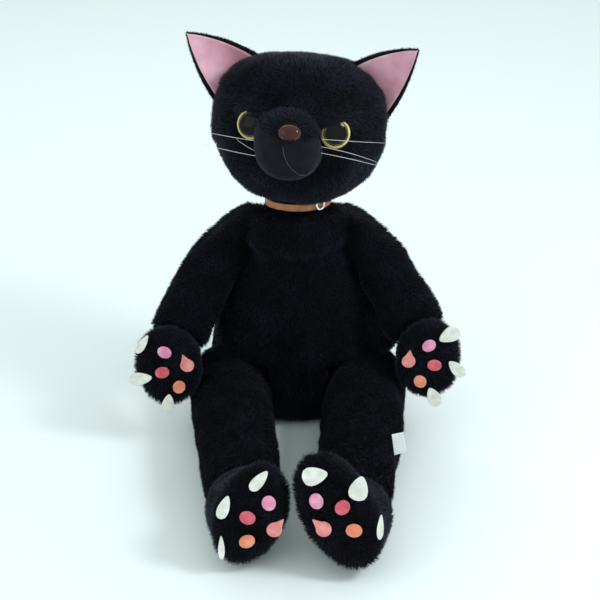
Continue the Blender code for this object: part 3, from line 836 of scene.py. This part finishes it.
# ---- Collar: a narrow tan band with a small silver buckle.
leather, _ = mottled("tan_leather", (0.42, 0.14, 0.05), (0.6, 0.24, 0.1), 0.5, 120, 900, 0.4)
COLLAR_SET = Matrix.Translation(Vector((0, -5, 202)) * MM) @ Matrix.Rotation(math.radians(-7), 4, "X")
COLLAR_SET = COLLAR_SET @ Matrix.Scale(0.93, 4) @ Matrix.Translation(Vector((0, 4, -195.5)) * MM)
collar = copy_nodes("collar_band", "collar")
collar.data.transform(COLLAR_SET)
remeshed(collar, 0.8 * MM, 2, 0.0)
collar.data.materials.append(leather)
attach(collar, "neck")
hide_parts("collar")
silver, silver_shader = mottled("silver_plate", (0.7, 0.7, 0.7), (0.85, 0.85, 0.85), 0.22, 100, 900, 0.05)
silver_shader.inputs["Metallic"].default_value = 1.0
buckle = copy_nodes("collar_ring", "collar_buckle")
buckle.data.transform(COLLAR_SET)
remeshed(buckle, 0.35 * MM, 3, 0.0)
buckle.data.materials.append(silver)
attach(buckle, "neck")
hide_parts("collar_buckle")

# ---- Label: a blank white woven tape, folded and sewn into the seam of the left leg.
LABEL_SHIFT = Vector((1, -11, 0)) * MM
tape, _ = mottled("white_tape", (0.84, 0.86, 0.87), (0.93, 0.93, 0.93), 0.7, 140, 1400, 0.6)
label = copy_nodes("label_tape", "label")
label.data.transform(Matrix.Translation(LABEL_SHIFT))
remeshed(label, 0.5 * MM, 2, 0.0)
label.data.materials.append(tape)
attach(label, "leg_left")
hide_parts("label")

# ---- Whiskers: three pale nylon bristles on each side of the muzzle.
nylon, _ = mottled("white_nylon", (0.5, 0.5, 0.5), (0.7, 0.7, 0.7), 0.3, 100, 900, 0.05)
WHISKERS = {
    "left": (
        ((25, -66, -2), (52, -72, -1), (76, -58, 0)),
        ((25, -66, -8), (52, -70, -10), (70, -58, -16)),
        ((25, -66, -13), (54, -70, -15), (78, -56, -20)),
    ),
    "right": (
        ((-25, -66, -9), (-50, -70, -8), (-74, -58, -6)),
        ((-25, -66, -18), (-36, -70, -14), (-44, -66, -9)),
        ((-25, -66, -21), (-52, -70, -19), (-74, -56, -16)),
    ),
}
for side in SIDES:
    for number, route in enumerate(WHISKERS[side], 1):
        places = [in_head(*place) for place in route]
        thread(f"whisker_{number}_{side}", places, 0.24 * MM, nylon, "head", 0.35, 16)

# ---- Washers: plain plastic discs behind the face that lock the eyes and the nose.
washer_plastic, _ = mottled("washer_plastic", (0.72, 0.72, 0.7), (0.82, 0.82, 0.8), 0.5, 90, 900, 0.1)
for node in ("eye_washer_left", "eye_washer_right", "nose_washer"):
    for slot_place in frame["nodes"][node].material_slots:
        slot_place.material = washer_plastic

####

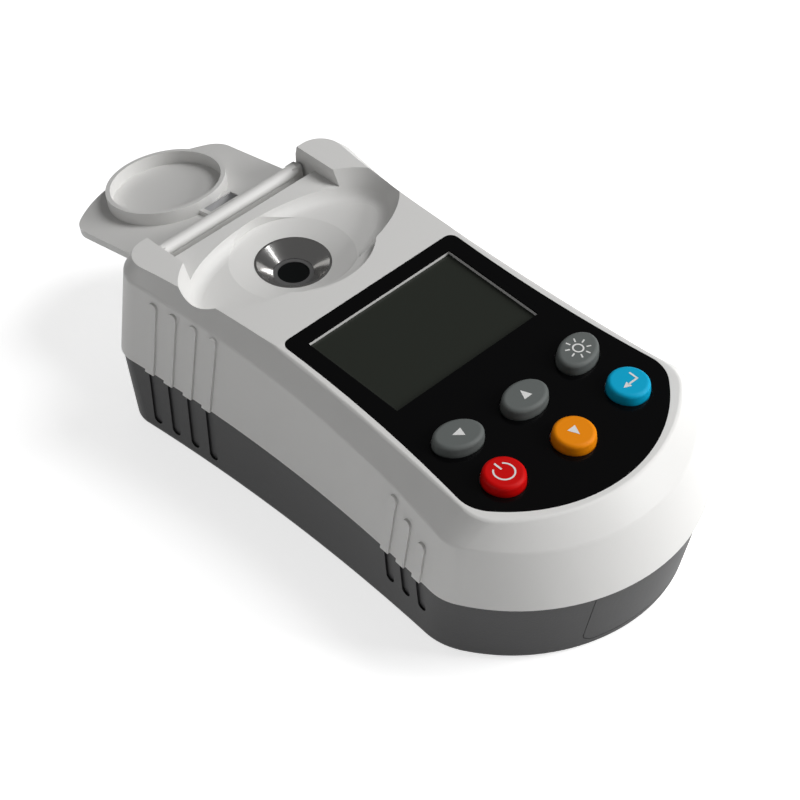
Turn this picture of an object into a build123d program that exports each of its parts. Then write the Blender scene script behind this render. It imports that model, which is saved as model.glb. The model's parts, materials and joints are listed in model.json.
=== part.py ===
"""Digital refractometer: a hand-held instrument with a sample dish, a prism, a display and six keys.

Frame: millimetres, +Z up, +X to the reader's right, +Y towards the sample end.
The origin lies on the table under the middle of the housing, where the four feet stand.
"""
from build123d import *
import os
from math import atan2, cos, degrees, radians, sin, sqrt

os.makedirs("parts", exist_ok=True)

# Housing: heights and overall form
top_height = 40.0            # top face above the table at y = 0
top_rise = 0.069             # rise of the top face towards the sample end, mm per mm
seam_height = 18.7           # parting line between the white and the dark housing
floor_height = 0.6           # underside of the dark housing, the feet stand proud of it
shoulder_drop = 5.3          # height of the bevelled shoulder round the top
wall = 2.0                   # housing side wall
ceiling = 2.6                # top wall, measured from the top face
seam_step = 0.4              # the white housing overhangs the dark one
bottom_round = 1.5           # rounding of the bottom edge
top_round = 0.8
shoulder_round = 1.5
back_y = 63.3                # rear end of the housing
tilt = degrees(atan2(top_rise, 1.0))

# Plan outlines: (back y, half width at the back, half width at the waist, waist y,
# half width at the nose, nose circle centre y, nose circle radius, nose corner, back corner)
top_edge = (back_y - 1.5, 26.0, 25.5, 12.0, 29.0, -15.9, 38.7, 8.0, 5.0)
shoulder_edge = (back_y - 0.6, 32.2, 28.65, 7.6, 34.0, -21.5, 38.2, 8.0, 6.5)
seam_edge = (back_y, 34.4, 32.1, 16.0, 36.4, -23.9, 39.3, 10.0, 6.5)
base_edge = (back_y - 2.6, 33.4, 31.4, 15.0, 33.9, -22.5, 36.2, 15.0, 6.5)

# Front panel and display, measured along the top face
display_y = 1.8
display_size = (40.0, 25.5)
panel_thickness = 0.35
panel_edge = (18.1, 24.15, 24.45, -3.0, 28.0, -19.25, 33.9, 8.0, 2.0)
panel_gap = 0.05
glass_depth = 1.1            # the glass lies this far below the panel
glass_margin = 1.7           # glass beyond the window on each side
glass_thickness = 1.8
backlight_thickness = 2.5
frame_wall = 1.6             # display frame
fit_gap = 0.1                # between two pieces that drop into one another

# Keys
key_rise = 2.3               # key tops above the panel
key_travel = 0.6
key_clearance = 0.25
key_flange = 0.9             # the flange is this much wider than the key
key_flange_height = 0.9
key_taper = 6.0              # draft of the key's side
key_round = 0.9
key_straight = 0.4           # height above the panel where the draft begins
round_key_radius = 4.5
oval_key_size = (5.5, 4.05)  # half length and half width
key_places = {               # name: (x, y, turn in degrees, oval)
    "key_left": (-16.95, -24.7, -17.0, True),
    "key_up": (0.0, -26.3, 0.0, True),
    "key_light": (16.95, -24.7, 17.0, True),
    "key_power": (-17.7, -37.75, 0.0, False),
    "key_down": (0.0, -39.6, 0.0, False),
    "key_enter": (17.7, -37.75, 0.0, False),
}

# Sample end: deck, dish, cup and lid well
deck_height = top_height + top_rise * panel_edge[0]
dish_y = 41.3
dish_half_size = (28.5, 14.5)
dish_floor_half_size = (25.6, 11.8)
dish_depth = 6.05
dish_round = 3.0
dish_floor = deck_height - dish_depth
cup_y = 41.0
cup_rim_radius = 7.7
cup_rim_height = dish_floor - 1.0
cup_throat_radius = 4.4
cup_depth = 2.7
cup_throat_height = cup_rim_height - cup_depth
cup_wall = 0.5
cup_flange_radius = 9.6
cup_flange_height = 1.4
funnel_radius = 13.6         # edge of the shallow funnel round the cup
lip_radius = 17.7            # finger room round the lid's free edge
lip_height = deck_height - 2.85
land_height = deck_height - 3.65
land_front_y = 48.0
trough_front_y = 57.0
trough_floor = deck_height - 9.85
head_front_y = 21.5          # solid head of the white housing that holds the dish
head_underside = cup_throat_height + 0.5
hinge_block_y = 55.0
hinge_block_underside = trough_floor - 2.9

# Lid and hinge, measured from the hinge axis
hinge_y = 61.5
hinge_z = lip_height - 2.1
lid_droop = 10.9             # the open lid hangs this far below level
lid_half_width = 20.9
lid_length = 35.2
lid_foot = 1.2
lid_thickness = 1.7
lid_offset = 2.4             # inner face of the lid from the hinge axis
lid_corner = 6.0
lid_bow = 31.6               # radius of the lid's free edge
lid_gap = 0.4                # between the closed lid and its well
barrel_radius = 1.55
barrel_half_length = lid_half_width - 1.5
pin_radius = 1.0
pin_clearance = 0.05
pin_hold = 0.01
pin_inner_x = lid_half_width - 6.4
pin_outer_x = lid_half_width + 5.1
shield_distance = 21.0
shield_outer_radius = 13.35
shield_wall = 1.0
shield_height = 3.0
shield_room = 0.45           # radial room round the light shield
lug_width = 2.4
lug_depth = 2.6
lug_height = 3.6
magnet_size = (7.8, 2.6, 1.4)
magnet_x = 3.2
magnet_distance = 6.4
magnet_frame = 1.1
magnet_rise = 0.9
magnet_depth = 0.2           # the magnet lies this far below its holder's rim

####

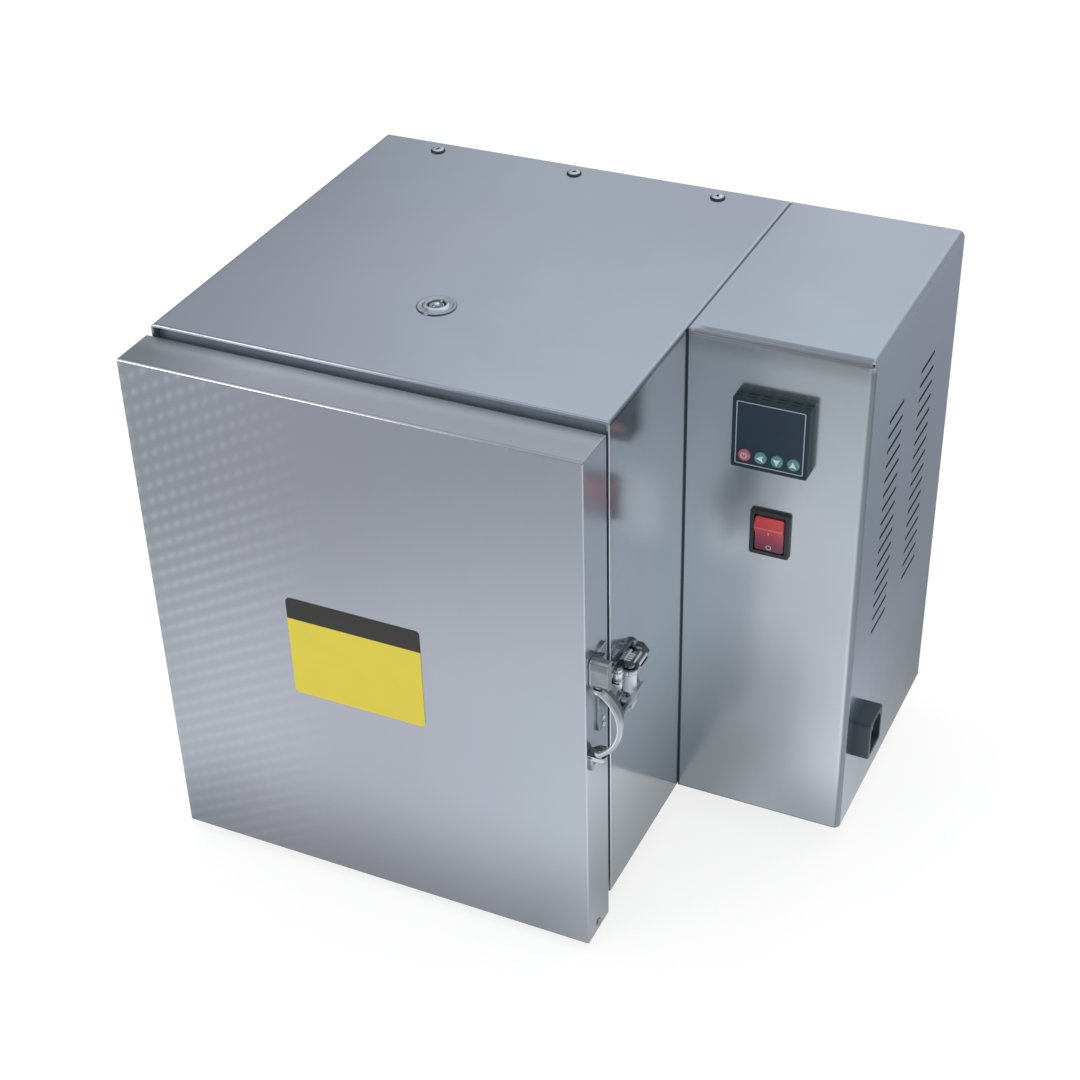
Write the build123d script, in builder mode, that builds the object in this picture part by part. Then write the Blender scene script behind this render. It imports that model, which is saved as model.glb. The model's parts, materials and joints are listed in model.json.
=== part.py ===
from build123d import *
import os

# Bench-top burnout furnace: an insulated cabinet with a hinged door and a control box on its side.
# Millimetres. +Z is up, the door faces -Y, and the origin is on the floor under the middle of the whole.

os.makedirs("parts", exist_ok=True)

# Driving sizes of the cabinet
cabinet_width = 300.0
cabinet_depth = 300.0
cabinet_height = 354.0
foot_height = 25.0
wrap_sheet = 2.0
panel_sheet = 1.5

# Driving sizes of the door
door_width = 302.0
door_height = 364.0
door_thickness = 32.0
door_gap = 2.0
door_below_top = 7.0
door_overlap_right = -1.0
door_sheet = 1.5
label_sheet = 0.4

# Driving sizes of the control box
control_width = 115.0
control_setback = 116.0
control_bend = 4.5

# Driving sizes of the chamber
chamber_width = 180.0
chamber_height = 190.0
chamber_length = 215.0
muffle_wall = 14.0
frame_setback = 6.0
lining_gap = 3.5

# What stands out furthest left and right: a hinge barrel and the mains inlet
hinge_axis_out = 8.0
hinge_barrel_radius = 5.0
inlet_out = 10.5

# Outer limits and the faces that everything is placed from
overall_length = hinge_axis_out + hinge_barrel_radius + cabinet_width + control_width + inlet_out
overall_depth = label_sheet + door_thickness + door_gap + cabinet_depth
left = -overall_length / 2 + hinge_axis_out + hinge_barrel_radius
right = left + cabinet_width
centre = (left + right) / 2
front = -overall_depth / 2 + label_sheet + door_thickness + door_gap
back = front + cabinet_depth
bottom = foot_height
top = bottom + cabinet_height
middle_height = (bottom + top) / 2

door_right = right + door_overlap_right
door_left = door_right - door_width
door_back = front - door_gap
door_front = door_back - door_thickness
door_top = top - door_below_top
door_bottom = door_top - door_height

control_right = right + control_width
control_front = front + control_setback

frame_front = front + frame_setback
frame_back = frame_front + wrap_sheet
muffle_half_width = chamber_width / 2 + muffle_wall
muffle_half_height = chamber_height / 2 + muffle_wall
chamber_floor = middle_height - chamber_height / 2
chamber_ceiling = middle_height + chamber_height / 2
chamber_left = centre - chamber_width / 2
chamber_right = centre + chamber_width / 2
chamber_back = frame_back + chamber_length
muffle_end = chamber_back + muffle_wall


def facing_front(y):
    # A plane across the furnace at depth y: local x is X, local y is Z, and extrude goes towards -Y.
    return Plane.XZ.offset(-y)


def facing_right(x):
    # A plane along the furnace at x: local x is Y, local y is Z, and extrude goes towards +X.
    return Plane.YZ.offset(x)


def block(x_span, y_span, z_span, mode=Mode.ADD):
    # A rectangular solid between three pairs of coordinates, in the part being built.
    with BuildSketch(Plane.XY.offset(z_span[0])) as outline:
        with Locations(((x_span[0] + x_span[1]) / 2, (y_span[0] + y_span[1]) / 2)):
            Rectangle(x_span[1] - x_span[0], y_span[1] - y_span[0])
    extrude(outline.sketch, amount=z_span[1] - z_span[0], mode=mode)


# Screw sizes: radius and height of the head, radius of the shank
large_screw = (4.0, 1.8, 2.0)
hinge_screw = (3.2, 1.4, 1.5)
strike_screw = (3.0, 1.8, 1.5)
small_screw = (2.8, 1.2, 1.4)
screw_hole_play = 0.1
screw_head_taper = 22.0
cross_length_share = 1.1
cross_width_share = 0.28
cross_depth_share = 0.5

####

● **The problem**: Lines that include the word "Then" are to be extracted from the data above.

● **Output for this task**:
Turn this picture of an object into a build123d program that exports each of its parts. Then write the Blender scene script behind this render. It imports that model, which is saved as model.glb. The model's parts, materials and joints are listed in model.json.
Write the build123d script, in builder mode, that builds the object in this picture part by part. Then write the Blender scene script behind this render. It imports that model, which is saved as model.glb. The model's parts, materials and joints are listed in model.json.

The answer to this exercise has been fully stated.